Diversity of proteins expressed by P. falciparum

A

Treatment of erythrocytes with different enzymes - e.g. trypsin, chymotrypsin or neurominidase, then tested different geographical isoaltes of Pf to see if the enzyme treatment made the RBC more or less sensitive to invasion

Neurominidase is a sialidase that cleaves sialic acid (e.g. on glycophorins), and affects different receptors and reveals multiple erythrocyte invasion pathways

Distinct geographical patterns to the invasion pathways used e.g.

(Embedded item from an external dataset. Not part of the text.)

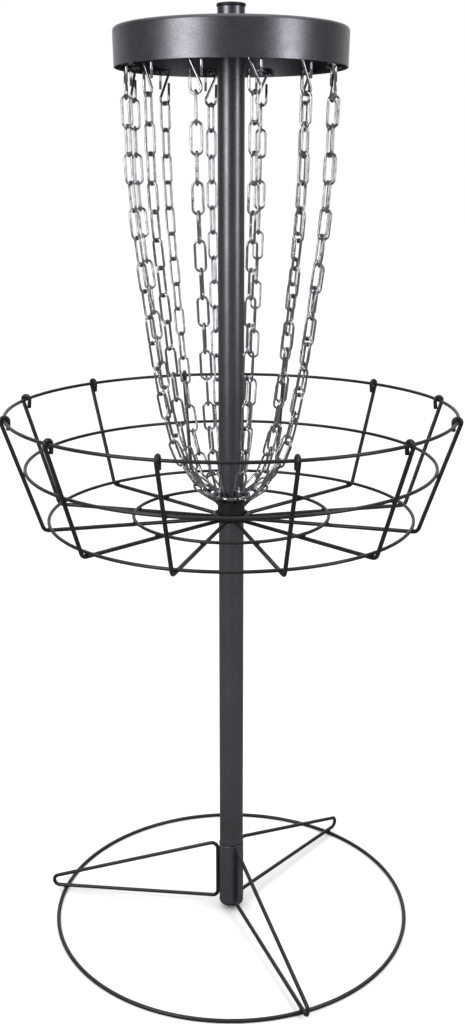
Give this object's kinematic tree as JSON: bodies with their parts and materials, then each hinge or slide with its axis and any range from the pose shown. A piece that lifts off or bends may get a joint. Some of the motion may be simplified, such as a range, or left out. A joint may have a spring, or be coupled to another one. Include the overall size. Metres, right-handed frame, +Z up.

Gambian isolates – merozoites invade using receptors that are sensitive to all three enzymes

Kenyan isolates - merozoites invade using neurominidase-resistant receptors (i.e. sialic acid-independent pathway)

23
Q

Merozoite reorientation

A

Merozoite reorientates to position apical end to face erythrocyte membrane

Adhesion molecules may induce local membrane curvature - apical end of merozoite point towards erythrocyte

Suggested that a concentration gradient of EBA and PfRh adhesins may increase towards apical end of merozoite and assist in reorientation

24
Q

Host receptors and P. falciparum ligands involved in invasion

A

Apical Membrane Antigen 1 (AMA1) [microneme) and Rhoptry neck protein complex (RON) [rhoptry] proteins form a ‘tight junction’ - this is critical for merozoite invasion.

25
Q

Merozoite invasion is an active process powered by a parasite derived molecular motor complex

A

Parasite binding to host receptors on erythrocyte surface provides a ‘foothold’ for forward movement

Cytochalasin (blocks assembly/disassembly of actin monomers) inhibits merozoite invasion and implicates the actin-myosin cytoskeleton in parasite invasion

Parasite invasion motor complex - organised around a single headed class XIV myosin (unique to Apicomplexans) which tread along dynamic, short actin filaments lying in membrane of the parasite

26
Q

Plasmodium expressed both the merozoite ligand AND receptor embedded in erythrocyte membrane

A

Microneme proteins (AMA1 and MTRAP) on merozoite surface and rhoptry neck protein RON2 inserted into erythrocyte membrane

Intracellular C-termini of AMA1 and MTRAP (adhesins) link to short actin filaments

Actin filaments and adhesins propelled towards parasite posterior by myosin attached to inner membrane complex

Force generated through ATPase activity of myosin - resulting conformational change results in net movement of parasite

Myosin is anchored, and so does not move, transmembrane adhesins pulled through fluid plasma membrane

When adhesins reach posterior end they are cleaved by parasite proteases

27
Q

Formation of a parasitophorous vacuole

A
  • Upon reaching posterior pole, merozoite proteins at tight junction removed by protease - merozoite does not actually penetrate erythrocyte membrane but creates a parasitophorous vacuole (PV)
  • PV separates Plasmodium from the erythrocyte cytoplasm – creates environment hospitable for intra-erythrocytic development
  • Newly infected erythrocyte takes on stellate appearance - phenomenon known as echinocytosis - remains like this for 5-10 minutes before returning to biconcave shape
28
Q

Plasmodium inside the erythrocyte

A

Erythrocyte remodelling by Plasmodium results in profound structural and morphological changes that are central to parasite survival

BUT remodelling results in changes to physical properties of the erythrocyte - becomes more rigid and adhesive – this results in infected erythrocytes blocking blood flow within microvasculature

Parasite-induced changes to the erythrocyte play an important role in pathogenesis of malaria.